Tuesday, March 14, 2017

Trump: Time to Resist. Provoke. Change.


At Federalist 2.0 we are in the positive change business. This may seem like a challenging task in light of the new Trump administration and the Republican Congress. But we have been handed a gift, the gift of Donald, Minority Donald, the gift that may just keep on giving. 

We are too small and immature to even think about making substantive change for now. We will need to help rally large numbers of concerned citizens to make that happen. But perhaps we should start by being strong advocates for resistance in the near-term.   

RESIST

What do we do with the Donald?  We should resist him. Aggressively and at every opportunity.
Resistance may only slow him down; it almost never points the way to change.  But the Donald is a natural magnet for resistance, and the energy of resistance can then be channeled to more productive ends. 
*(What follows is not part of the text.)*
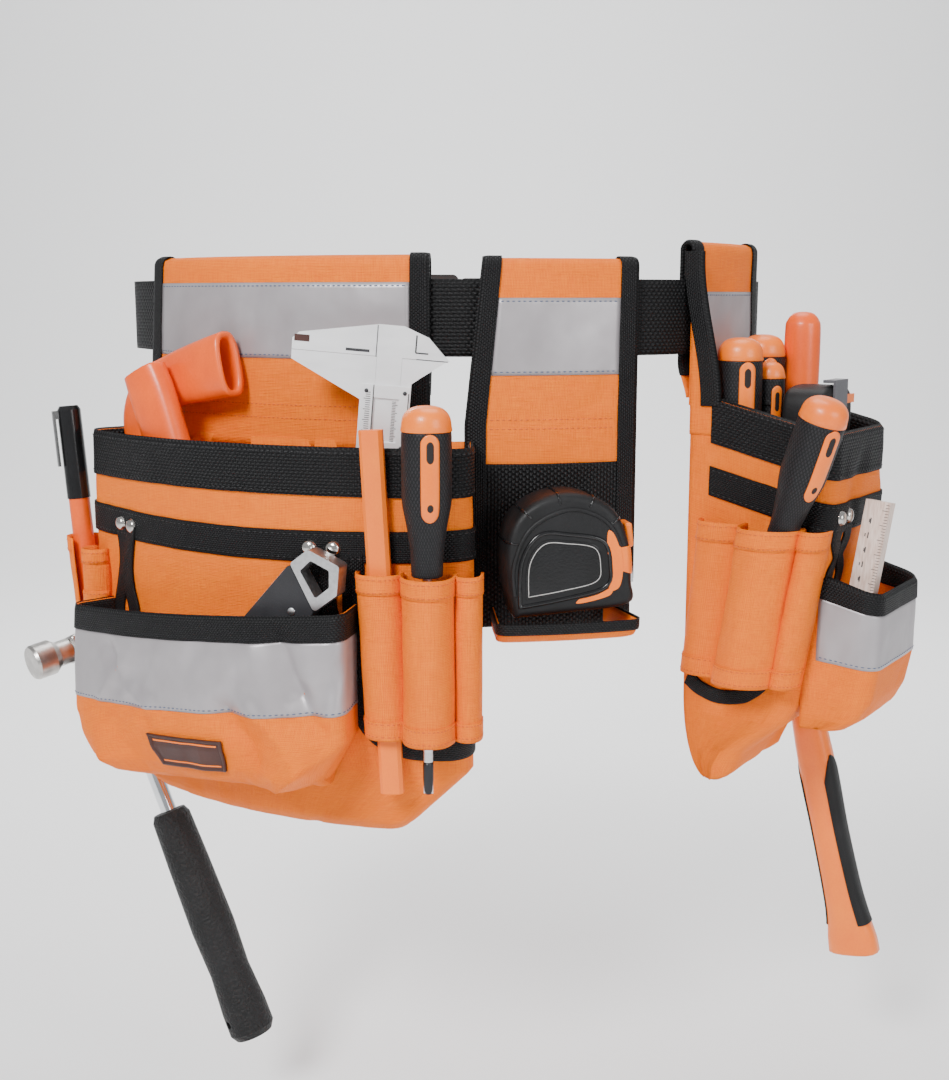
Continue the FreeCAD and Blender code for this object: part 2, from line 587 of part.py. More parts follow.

We should promote resistance in any way people feel moved to commit and act—rallies, yelling at town hall meetings (they are content free anyway, so making a lot of noise is just making visible what lies underneath), picketing, buttons, demonstrations, sitting in at Trump Towers—anything that makes noise and can get noticed in the media.

In doing this, we should rationalize resistance: Yes it does not directly affect change, but we have to slow the train down before turning it around. Resistance is also fun and relationship forming / community building. What is crucial in Resistance is persistence; as soon as it goes quiet, it goes away, it has no life beyond the moment.  Resistance is the energy we need to get to the next step.

 PROVOKE

The next stage of civic engagement is taking on something specific, but not with a plan for remediation.  This can be mixed with Resistance, but is generally more effective separated, as provocation usually needs some kind of logical argument. 

Think in terms of massive letter or e-mail campaigns, and active discussion in social media about not repealed but rather repairing Obamacare is Provocation.  We may think of any interaction with the political establishment that is issue based as provocation. 

We can promote provocation by offering sound arguments about why to be against something, and organizing efficient ways of reaching your congressman.  But letters to others and social media posts will help as well, or organizing a letter or e-mail campaign, or creating a sustained force of provocation, something that goes on and on and on.   

A sequence of compelling anecdotes work well in this area of civic engagement.
People get mad and focused about things that are specific.

CHANGE 

This is what we hope to do, which is make specific recommendations to our elected officials about what they should do and organize sufficient quantities of people behind the ideas that our officials have to pay attention.   This is what we mean by effective civic engagement.

SATIRE

Satire in the political world is probably necessary, is fun, and can be engaging.  We suggest considering the Trump as an object of ridicule, of satire.  Two thoughts come to mind immediately:

(1) Always call him Minority Trump.  He has a very thin skin.  He was not elected by a majority.  He does not speak for us, he speaks for the other America, the minority of Americans rooted somewhere in our racist past, before the Civil War.  We can abbreviate this to MT at times, an abbreviate with an interesting pun built in as you sound it out.  He is MT!!! 

We should consistently portray him as diminished, below the people, underneath the power curve, not of the people, for the people, and certainly not by the people; he looks up at the Lincoln Memorial with envious eyes but a look in his face that knows he will never be there, swaddle in his own flag, his rattle leaking pellets. 

If we can get some traction and we are successful at this imaging, he will tweet us out, and we will be made, an audience guaranteed for a long enough period to turn them into real political creatures. 

(2) A part our Federalist 2.0 web site will be a continuing lampoon of MT.  We are working on the “Lie of the Week section”.  There will features of the best editorial cartoons and cartoon contests.  There will be the persistence image of a sandbox and a drawing of Trump in diapers, ranting with the scepter and grain.  There could be Swiftian short pieces of direct satire which could try to be fresh.  

Why not just kill off all those who cannot afford health care (modeled after “A Modest Proposal”) If we insist on limiting health care to those who can afford it, we should do the same with education.  Draining the swamp just creates a desert.  America is First in Weapons of Mass Destruction and infantile movies; we are way down the list around the world in education performance, health care, health itself (obesity rate), infrastructure, train speed, national debt, income gap, carbon abatement: Trump is amplifying every area in which we are behind to make us further behind (this could be a moving set of bar charts with MT pushing down the bars where we are below others).

Wonder what President Lincoln might be thinking as Trump discussed healthcare reform recently: “I have to tell you, it’s an unbelievably complex subject. Nobody knew that health care could be so complicated.” Duh.

It could be argued, and is being argued, that the best treatment of Trump is to ignore him, the one thing he really cannot stand.  That might have been effective before the election (but probably not); now it is simply opting out. 

Trump will dominate the headlines and social media for as long as he is in office.  Some think he is manipulating the press intentionally; I think he is just being Trump, the C actor wishing he was on reality TV still and could go home afterward with no consequences, “Your Fired” his only contribution to the world.  

 Trump cannot and should not be ignored.  So best to exploit his huge gravitational force.